This single row or column is called a `series` which are basically the one-dimensional version of a DataFrame. Any time you take a slice across one row (getting multiple columns for one lake) or a slice across a column (getting multiple rows for one feature), you get a series:

In [None]:
df_named.loc[,'surface']

In [None]:
df_named.loc['Erie',]

**Discuss**: What will happen if I try to run the cell below and why?

In [None]:
df_named.loc[,'Erie']

You can also leave off the comma and it can work, but this can be a bit confusing

A particular specification for code is called *syntax*. The *syntax* for accessing items from a dictionary is `plant2place['Tea']`

**You can access data for one *feature* (a whole column) from a data frame using dictionary syntax**

**Discuss**: Compare the results of the commands below. How is the  code different? and how is the results different:

In [None]:
lakes['surface']

In [None]:
df_named['surface']

### 2.5 Indexing using a list
We don't need to specify just the name of one row/column but we have many ways.  Say we are only interested in the depths info for Ontario and Michigan. We can create a list of all the rows and all the columns we are interested in:

In [None]:
rows = ['Michigan', 'Ontario']
cols = ['ave_depth', 'max_depth']

Now I will use the variables to just get these rows and columns from the DataFrame:

In [None]:
df.loc[rows, cols]

**Exercise 2.5.1**: use list indexing to manually put the data frame in alphabetical order by lake name, and select only the native_name and shared_canada columns.

### 2.6 `.iloc[]` locates by row/column number
Sometimes you might want to get more specific and choose your own rows and columns by number, rather than just head and tail. With `iloc` you specify row number and column numbers (zero based) 

This follows the same rules as list position indexing, but gives you 2 dimensions to pick from.

In [None]:
df_named.iloc[:2,3:5]

**Exercise 2.6.1**: Look at the `df_named` and verify which rows and columns you would expect this to have given you.

## 3. Vectorized operations
Where pandas gets really powerful is the ability to manipulate a bunch of numbers at once. 



In [None]:
df['temperature'] / 100

In [None]:
df_named['ave_depth'] + 1000

What is an alternative way to accomplish the same task?

Two reasons why this is better:
- less code
- much much faster with large data

**3.1 Exercise**: convert the Fahrenheit temperatures to Celsius using vector operations (celsius = 5/9 * (fahrenheight - 32))

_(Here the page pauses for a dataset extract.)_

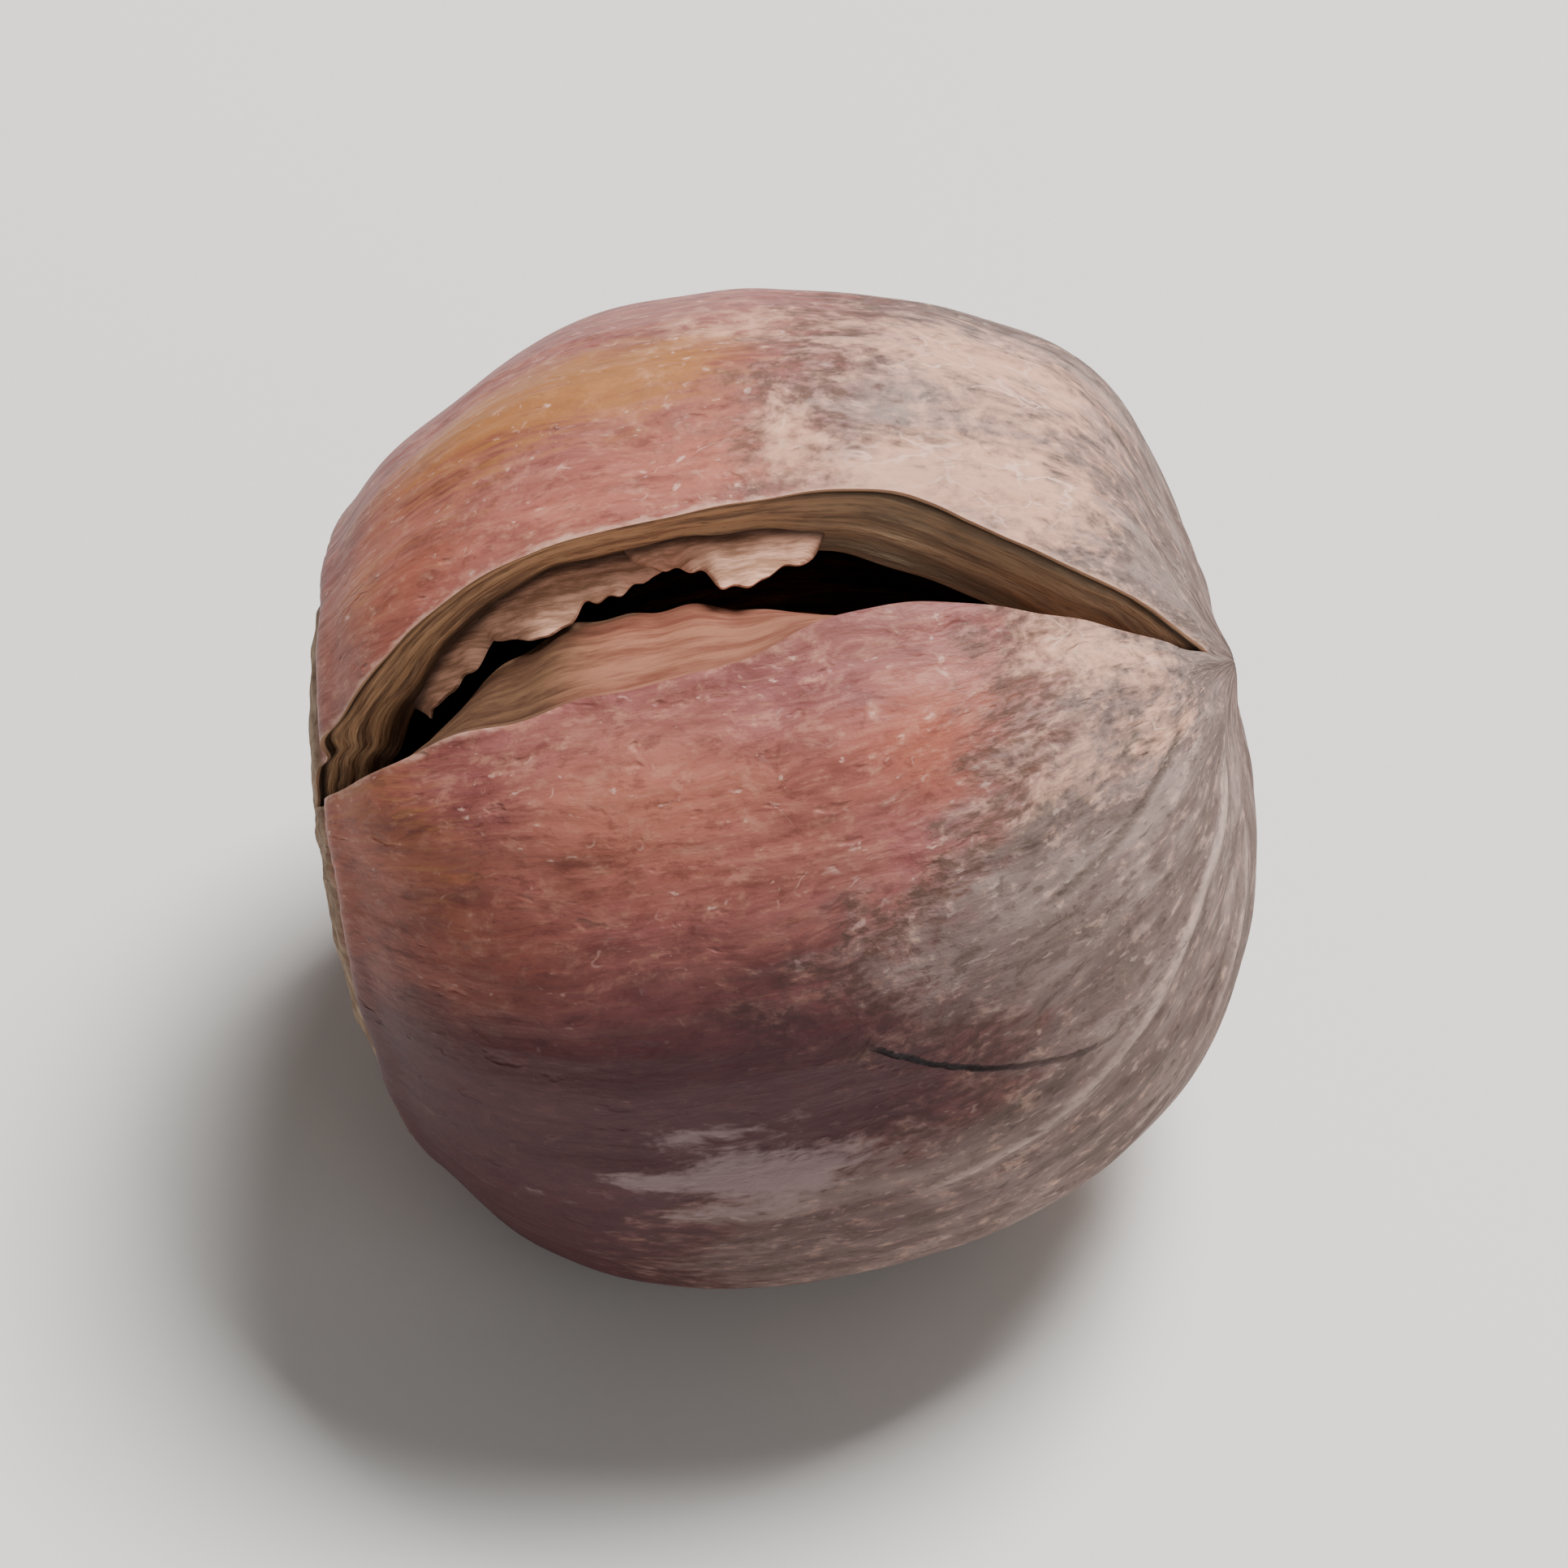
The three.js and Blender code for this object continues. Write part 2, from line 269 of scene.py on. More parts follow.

### 3.1 Vectorized math between two series
You aren't limited to a Series and a number, with 2 Series of the same size, pandas will perform the operations like you were in a for loop. So we can get for each lake, how much deeper the deepest point is than the average depth.

In [None]:
diff_depth =  df_named['max_depth'] - df_named['ave_depth']

In [None]:
diff_depth

**3.1.1 Exercise**: use vectorized math to create a Series containing a very approximate volume for each lake

### 3.2 Vectorized string operations
The main ones are vectorized string concatenation

Just like doing `"Lake" + "Karegnondi"` would give you a string concatenating the two, this does the same thing in a vectorized fashion-- notice that what you get is of course another Series.

In [None]:
"Lake " + df['native_name'] + " is a lake"

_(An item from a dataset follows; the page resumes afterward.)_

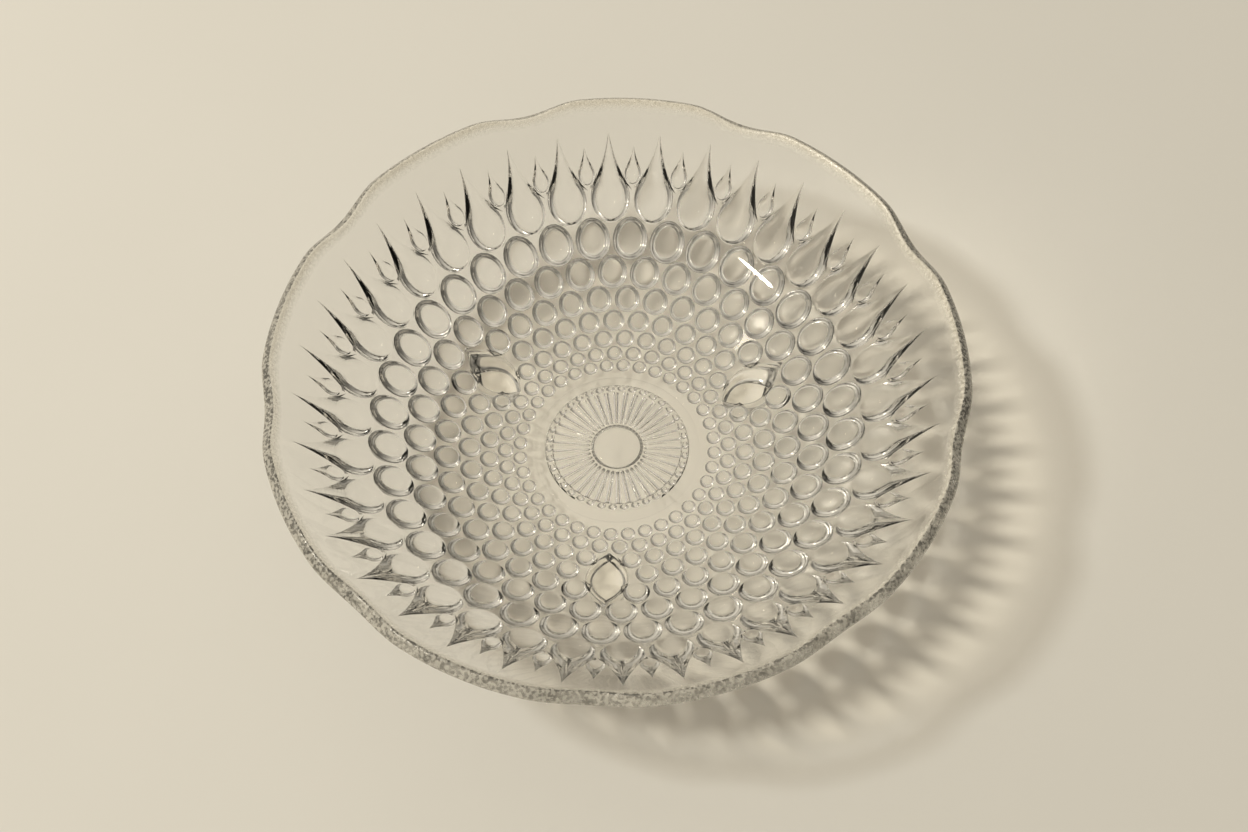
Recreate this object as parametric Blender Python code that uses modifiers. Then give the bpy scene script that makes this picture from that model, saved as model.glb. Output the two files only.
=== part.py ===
"""Pressed-glass bowl on three feet, in metres, +Z up.

The origin is on the bowl's axis, in the plane that the three soles stand on, and one foot points along -Y.
The real bowl is one pressing of clear glass. Each region of it is a solid of its own here, with a hair gap between
neighbours: the base medallion, the hobnail wall, the teardrop band, the scalloped rim and the three feet.
"""

import math

import bmesh
import bpy
from mathutils import Matrix, Vector

# The plain outside of the bowl: flat under the base, then one sweep out to the lip.
FOOT_HEIGHT = 0.0080  # from the soles up to the flat underside
LIP_RADIUS = 0.1047  # where the outside surface meets the rounded lip
BOWL_RISE = 0.0474  # from the flat underside up to the end of that surface
SWEEP = 1.78  # power of the outside curve
WALL = 0.0037  # glass thickness from mid-height to the lip
BASE_THICKNESS = 0.0062
GAP = 0.0003  # between neighbouring regions
CLEARANCE = 0.0002  # from a raised shape to the edge of its region

# Base medallion, on the underside: plain disc, ring of flutes, plain ring.
DISC_RADIUS = 0.0084
DISC_RECESS = 0.0008
FLUTE_COUNT = 38
FLUTE_OUTER_RADIUS = 0.0228
FLUTE_DEPTH = 0.0007
FLUTE_RUN_OUT = 0.0012
PLAIN_RING = 0.0055
FLAT_MARGIN = 0.0019  # the underside stays flat for this much past the medallion

# Widths of the regions above the hobnails, as steps in radius.
RIM_BAND = 0.0054  # plain glass
TEAR_BAND = 0.0226

# Where one region ends and the next begins, as radii on the outside surface.
MEDALLION_RADIUS = FLUTE_OUTER_RADIUS + PLAIN_RING
BASE_RADIUS = MEDALLION_RADIUS + FLAT_MARGIN
RIM_START = LIP_RADIUS - RIM_BAND
TEAR_BAND_START = RIM_START - TEAR_BAND

# Pattern on the outside. Each row holds PATTERN_COUNT copies, and alternate rows are turned by half a pitch.
PATTERN_COUNT = 36
HOBNAIL_ROWS = 7
INNER_FILL = 0.85  # hobnail diameter over its pitch, innermost row
OUTER_FILL = 0.87  # the same, outermost row
NEIGHBOUR_FILL = 0.92  # the most of the way to the next row's hobnails that two of them may take up
HOBNAIL_HEIGHT = 0.40  # over the hobnail's radius
HOBNAIL_CROWN = 0.55  # flat crown's radius over the hobnail's
HOBNAIL_SIDES = 6
ROOT_SHARE = 0.2  # how deep a hobnail is rooted in the wall, over its height

# Teardrops stand above the last row, and smaller darts fill the spaces between their tips.
TEAR_RADIUS = 0.0062
TEAR_HEIGHT = 0.0022
TEAR_TIP_MARGIN = 0.0009  # from the point to the edge of the band
DART_RADIUS = 0.0030
DART_HEIGHT = 0.0014
DART_RISE = 0.0067  # from the middle of a teardrop's round end to that of a dart, as a step in radius
DART_TIP_MARGIN = 0.0032  # from a teardrop's point down to a dart's
TAIL_ROOT = 0.0010  # how deep the tail of a drop is rooted in the wall

# Scalloped rim.
SCALLOPS = 9
FIRST_NOTCH_DEG = 30
NOTCH_DEPTH = 0.0029  # down the wall
NOTCH_HALF_WIDTH_DEG = 10

# Feet: a leaf in plan, with its long axis along the bowl's radius.
FOOT_COUNT = 3
FOOT_NAMES = ("foot_right", "foot_left", "foot_front")
FIRST_FOOT_DEG = 30
FOOT_CENTRE_RADIUS = 0.0479
FOOT_LENGTH = 0.0205  # where it meets the wall
FOOT_WIDTH = 0.0125
SOLE_SHARE = 0.62  # sole over the same outline at the wall
SOLE_ROUNDING = 0.0010
FOOT_SIDES = 24

WALL_STEPS = 72
WALL_POINTS = 8  # along each side of the hobnail wall's profile
BAND_POINTS = 3  # the same for the teardrop band and the rim
RIM_STEPS = 108
LIP_POINTS = 4


def clear_scene():
    for obj in list(bpy.data.objects):
        bpy.data.objects.remove(obj, do_unlink=True)


def collection(name):
    made = bpy.data.collections.new(name)
    bpy.context.scene.collection.children.link(made)
    return made


def glass(name, tint):
    """Clear glass with a faint tint, one material for each region."""
    material = bpy.data.materials.new(name)
    material.use_nodes = True
    shader = material.node_tree.nodes["Principled BSDF"]
    shader.inputs["Base Color"].default_value = (*tint, 1.0)
    shader.inputs["Metallic"].default_value = 0.0
    shader.inputs["Roughness"].default_value = 0.03
    shader.inputs["IOR"].default_value = 1.52
    shader.inputs["Transmission Weight"].default_value = 1.0
    material.diffuse_color = (*tint, 0.35)
    return material


# Geometry of the wall


def sweep_share(radius):
    return max(radius - BASE_RADIUS, 0.0) / (LIP_RADIUS - BASE_RADIUS)


def outside_height(radius):
    return FOOT_HEIGHT + BOWL_RISE * sweep_share(radius) ** SWEEP


def outside_slope(radius):
    return BOWL_RISE * SWEEP * sweep_share(radius) ** (SWEEP - 1) / (LIP_RADIUS - BASE_RADIUS)


def outward(radius):
    """The outside surface's normal in the plane of the axis, as (radial, vertical)."""
    slope = outside_slope(radius)
    length = math.hypot(slope, 1)
    return slope / length, -1 / length


def wall_point(radius, depth):
    """The point that lies depth into the glass under the outside surface, in the XZ plane."""
    radial, vertical = outward(radius)
    return Vector((radius - depth * radial, 0, outside_height(radius) - depth * vertical))


def thickness(radius):
    """Thick at the base, thinning to the wall by half-way out."""
    share = min(2 * sweep_share(radius), 1.0)
    ease = share * share * (3 - 2 * share)
    return BASE_THICKNESS + (WALL - BASE_THICKNESS) * ease


def half_gap(radius):
    """Half the gap between regions, as a step in radius."""
    return GAP / 2 / math.hypot(outside_slope(radius), 1)


def radii(first, last, count):
    return [first + (last - first) * i / (count - 1) for i in range(count)]


def wall_profile(first, last, count):
    """Closed outline of a stretch of wall: down the outside, then up the inside."""
    along = radii(first + half_gap(first), last - half_gap(last), count)
    outside = [wall_point(r, 0) for r in reversed(along)]
    inside = [wall_point(r, thickness(r)) for r in along]
    return outside + inside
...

**Self check**: Write code to make a series that say "The native name for Erie is Erielhonan" etc for all lakes using vector operations.

### 3.4 Vectorized inequalities
Just like the other vectorized operations, we can do tests that give Boolean results for vectorized operations

In [None]:
df['temperature'] > 50

In [None]:
df

In [None]:
df['native_name'] == "Erielhonan"

Just like in 3.2, this can be between 2 Series rather than comparing each item to the same thing

In [None]:
df['ave_depth'] < df['max_depth']

**Exercise 3.4.1**: Write one line of code  that finds out if each lake's volume is more than 1 million cubic feet 

### 3.5 Vectorized Boolean operations.

There are different operators for Series and DataFrame Booleans versus regular ones. These will operate on the whole Series at once:
- `and` --> `&`
- `or` --> `|`
- `not` --> `~`


To flip True and False (the `not` operation) you must use the `~`:

In [None]:
~df['shared_canada']

To combine two inequalities you must put the inequality in parentheses like below! Common source of errors!

In [None]:
df['shared_canada'] & (df['temperature'] < 50)

In [None]:
df['shared_canada'] | (df['temperature'] < 50)

**Self check**: Use Boolean operations to get for all lakes a Boolean Series indicating lakes that are shared with Canada and have average depth more than 200 feet.

## 4. Dimension/shape
You can get the number of rows and columns by getting the `.shape` attribute. 

Remember it's always Row then Column because **DataFrames <font color=red>R</font>o<font color=red>C</font>k!!**

In [None]:
df.shape

What do you expect the shape of a series to be? How many rows and columns do you expect in the variable `aseries` below?

In [None]:
aseries = df['shared_canada']
aseries.shape